Across the entries below, count the lines in which the word "follow" occurs. Reply with the count alone.

Dataset content
>>>>>

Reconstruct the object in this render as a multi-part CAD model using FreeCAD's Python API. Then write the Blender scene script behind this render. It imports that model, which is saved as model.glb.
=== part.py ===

<<<<<
>>>>>

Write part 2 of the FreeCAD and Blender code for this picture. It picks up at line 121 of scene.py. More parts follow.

<<<<<
>>>>>

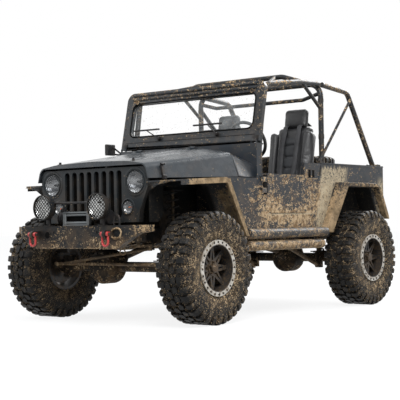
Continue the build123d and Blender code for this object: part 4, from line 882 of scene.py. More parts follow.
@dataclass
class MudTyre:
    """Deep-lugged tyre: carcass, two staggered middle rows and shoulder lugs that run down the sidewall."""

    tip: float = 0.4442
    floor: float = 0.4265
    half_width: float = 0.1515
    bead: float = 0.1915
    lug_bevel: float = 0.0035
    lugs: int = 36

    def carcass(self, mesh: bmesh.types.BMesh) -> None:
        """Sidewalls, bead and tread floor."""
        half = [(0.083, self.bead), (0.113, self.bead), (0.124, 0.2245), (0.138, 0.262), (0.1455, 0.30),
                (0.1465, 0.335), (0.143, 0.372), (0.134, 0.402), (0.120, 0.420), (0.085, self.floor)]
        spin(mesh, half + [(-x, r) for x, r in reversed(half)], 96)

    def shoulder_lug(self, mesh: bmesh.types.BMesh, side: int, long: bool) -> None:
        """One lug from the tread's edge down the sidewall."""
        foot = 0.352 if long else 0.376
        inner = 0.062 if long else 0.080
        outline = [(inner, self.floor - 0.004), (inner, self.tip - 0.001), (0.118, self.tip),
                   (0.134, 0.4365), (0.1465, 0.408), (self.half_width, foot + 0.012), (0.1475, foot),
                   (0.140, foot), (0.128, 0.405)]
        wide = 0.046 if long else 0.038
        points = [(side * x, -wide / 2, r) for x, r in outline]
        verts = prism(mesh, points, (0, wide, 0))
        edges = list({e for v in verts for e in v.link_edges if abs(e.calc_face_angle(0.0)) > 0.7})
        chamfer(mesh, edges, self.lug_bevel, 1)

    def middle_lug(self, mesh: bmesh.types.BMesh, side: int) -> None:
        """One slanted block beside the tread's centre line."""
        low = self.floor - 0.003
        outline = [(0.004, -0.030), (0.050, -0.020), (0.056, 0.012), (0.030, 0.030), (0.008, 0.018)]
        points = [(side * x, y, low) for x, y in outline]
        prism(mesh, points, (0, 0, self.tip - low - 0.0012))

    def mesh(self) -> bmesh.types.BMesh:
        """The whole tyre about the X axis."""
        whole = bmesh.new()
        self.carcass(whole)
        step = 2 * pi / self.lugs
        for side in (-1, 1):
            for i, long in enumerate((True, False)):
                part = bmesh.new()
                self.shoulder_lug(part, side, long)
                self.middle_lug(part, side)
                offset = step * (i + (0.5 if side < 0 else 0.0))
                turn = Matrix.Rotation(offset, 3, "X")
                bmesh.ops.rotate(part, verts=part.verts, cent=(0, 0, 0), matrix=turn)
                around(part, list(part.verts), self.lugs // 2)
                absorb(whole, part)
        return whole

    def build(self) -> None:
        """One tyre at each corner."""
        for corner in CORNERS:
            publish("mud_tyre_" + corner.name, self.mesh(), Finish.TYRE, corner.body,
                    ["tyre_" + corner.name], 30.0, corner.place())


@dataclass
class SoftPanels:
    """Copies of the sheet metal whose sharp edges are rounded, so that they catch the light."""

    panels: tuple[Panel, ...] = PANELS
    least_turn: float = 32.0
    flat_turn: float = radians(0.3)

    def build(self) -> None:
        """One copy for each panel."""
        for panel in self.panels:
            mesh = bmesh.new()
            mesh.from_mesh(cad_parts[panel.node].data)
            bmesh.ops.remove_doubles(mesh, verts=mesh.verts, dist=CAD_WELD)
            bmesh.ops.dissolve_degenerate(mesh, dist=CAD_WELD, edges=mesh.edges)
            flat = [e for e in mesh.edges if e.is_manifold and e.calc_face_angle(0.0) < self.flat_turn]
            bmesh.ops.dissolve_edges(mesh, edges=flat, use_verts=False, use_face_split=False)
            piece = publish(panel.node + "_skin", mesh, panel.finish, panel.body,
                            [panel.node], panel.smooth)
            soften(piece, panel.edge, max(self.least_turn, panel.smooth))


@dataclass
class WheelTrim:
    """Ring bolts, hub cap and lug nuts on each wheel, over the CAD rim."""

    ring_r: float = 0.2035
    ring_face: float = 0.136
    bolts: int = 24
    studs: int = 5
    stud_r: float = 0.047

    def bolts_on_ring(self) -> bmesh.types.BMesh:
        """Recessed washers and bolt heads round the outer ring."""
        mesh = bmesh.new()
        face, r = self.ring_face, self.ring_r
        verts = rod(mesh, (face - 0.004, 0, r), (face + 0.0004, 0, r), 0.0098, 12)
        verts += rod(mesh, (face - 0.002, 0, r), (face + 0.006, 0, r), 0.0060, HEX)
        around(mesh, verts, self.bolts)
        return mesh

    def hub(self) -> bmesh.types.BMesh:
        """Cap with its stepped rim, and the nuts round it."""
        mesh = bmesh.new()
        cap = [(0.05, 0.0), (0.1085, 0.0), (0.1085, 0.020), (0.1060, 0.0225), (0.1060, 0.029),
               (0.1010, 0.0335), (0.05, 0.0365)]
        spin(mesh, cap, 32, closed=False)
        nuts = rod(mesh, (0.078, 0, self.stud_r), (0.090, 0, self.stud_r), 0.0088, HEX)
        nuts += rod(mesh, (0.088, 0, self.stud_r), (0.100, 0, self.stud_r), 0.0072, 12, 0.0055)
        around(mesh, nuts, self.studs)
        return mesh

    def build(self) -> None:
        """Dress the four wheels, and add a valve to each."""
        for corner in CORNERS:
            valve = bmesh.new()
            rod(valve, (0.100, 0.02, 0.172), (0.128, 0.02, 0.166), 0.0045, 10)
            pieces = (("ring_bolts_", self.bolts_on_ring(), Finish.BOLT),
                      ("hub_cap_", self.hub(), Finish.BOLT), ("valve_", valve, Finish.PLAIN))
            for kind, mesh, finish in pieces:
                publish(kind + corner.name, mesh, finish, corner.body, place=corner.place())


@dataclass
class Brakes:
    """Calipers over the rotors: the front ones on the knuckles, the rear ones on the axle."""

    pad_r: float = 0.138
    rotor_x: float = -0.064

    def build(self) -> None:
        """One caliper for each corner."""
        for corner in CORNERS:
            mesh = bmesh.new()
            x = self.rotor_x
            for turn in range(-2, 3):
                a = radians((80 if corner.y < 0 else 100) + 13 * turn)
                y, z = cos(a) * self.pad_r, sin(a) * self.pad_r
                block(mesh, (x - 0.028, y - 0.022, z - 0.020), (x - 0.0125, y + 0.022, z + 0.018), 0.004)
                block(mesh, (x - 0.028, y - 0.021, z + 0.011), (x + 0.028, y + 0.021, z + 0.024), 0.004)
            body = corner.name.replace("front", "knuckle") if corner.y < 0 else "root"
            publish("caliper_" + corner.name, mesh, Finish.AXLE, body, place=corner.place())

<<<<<

Result
2